Nessuno vuole fare il ministro dell’Economia nel costituendo governo di Giorgia Meloni. E non solo perché il momento difficile richiederà scelte impopolari e coraggiose, ma soprattutto perché all’interno della coalizione che sostiene Meloni la visione sulla strategia economica è un drago a tre teste che non promette nulla di buono.
Lo spiega bene Luca Ricolfi oggi su Repubblica. “La divergenza di punti di vista non è una novità: già nei precedenti governi di centro-destra le spinte liberiste e anti-tasse di Berlusconi dovettero fare i conti con le punzecchiature, spesso in chiave statalista o assistenzialista, dei vari Fini-Casini-Follini – ricorda Ricolfi -. E non si può non ricordare che il progetto della Lega di alleggerire e razionalizzare la spesa pubblica (attraverso il federalismo) non ebbe mai il pieno appoggio degli alleati, e forse anche per questo finì per naufragare”.
Ma oggi? “Oggi, sulla politica economica, sono in campo tre destre. La più semplice da descrivere è quella di Berlusconi, che punta su una flat tax al 23%, ma la accompagna con varie promesse di spesa, a partire dall’aumento delle pensioni, e inoltre ripropone per l’ennesima volta la pace fiscale (condono). – spiega ancora il sociologo e politologo -. Poi c’è la destra di Salvini, per certi versi più radicale di quella di Berlusconi: aliquota fiscale al 15%, andata in pensione a quota 41 (un ulteriore aggravio per le casse pubbliche), pace fiscale (un provvedimento che, da anni, Salvini caldeggia più di chiunque altro) ma soprattutto: scostamento di bilancio per aiutare famiglie e imprese a pagare le bollette dell’energia”.
Infine c’è la destra di Giorgia Meloni, che si caratterizza per alcune specificità secondo Ricolfi. “La prima è una notevole freddezza verso la flat tax, vista come misura da implementare molto gradualmente, cominciando con una variante molto meno costosa: tassa piatta sul reddito incrementale, ossia sul reddito in più rispetto a quello dell’anno precedente (la misura ha parecchie criticità, anche tecniche, a suo tempo messe in luce da Tito Boeri e Roberto Perotti) – racconta -. La seconda specificità è la preferenza per alleggerimenti fiscali sul costo del lavoro, specie verso le imprese che aumentano l’occupazione. La terza specificità è l’ostilità verso lo scostamento di bilancio come misura per combattere il caro bollette, ostilità motivata con il timore di aiutare la speculazione”.

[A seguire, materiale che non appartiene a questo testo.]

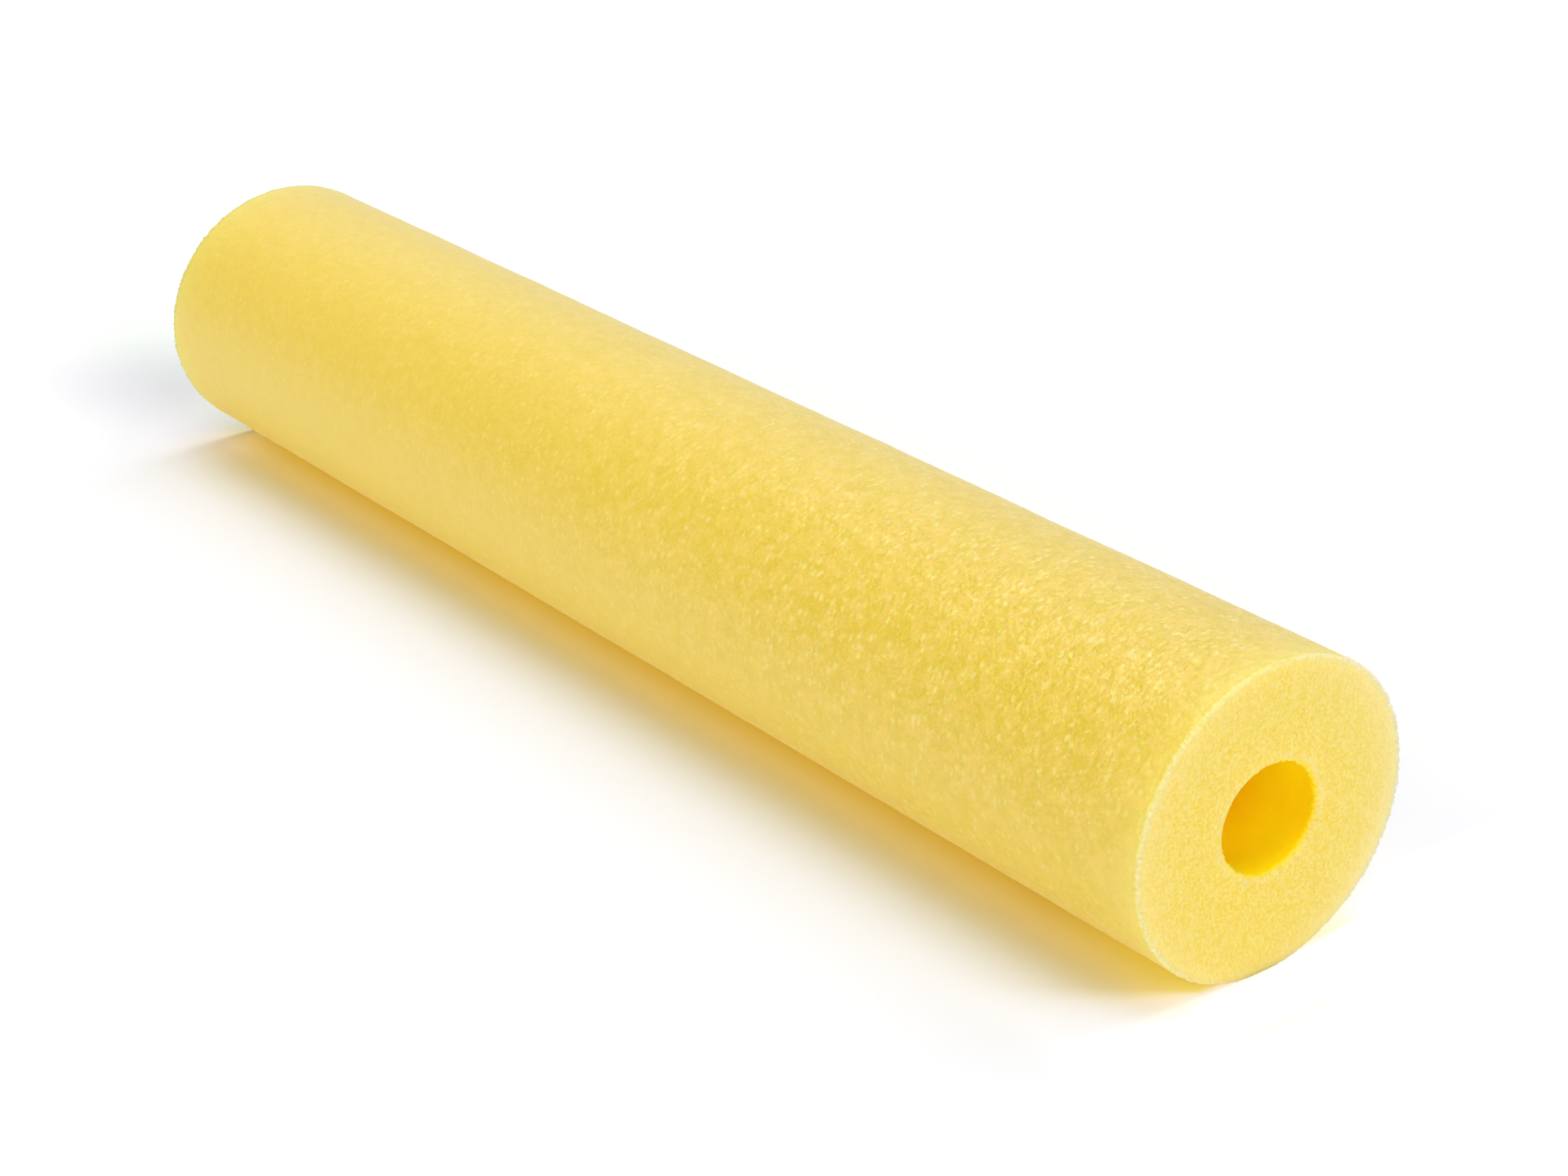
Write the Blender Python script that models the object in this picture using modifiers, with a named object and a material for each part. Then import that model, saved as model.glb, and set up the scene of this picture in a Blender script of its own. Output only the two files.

Una visione triplice dell’economia che ricalca una visione triplice, e divergente, di cosa si intenda per “destra”. “Nessuna forza politica oggi propugna una drastica riduzione degli sprechi della Pubblica amministrazione, come invece, fino a una decina di anni fa, accadeva su entrambi i versanti, con le politiche di spending review e di efficientamento della spesa pubblica – analizza -. La Lega è passata in vent’anni dall’essere il partito più anti-spesa (in nome del federalismo fiscale) ad essere il più pro-spesa, in nome dei più o meno sacrosanti diritti dei pensionati e della lotta al caro-bollette”.
Che ne sarà dei conti dell’Italia, dunque? Il politologo preannuncia un peggioramento. “La domanda non è se ci sarà un intervento per bollette e costi energetici, ma se questo intervento sarà limitato e sostenibile, come vorrebbe Giorgia Meloni, o ampio e ad alto rischio, come fanno temere i ripetuti interventi di Matteo Salvini – profetizza -. Si potrebbe pensare che tutto dipenda dall’esito del braccio di ferro fra i due leader, ma è verosimile che la partita si giochi più a Bruxelles che a Roma. La vera differenza, infatti, non è quella fra grande e piccolo scostamento, ma fra un intervento di bilancio senza rete di sicurezza, e un intervento concordato (e almeno in parte sostenuto finanziariamente) dall’Unione europea e dalla Bce”
“Si potrebbe pensare che l’inerzia fin qui mostrata dalle autorità europee, che ad autunno inoltrato non sono ancora riuscite a definire una strategia comune sull’energia, non lasci molte speranze al nuovo governo – conclude -. Ma si potrebbe anche osservare che una crisi finanziaria andata fuori controllo per la latitanza di Bruxelles, e la disgregazione dell’Unione europea che ne seguirebbe, sarebbero un grande regalo a Putin”.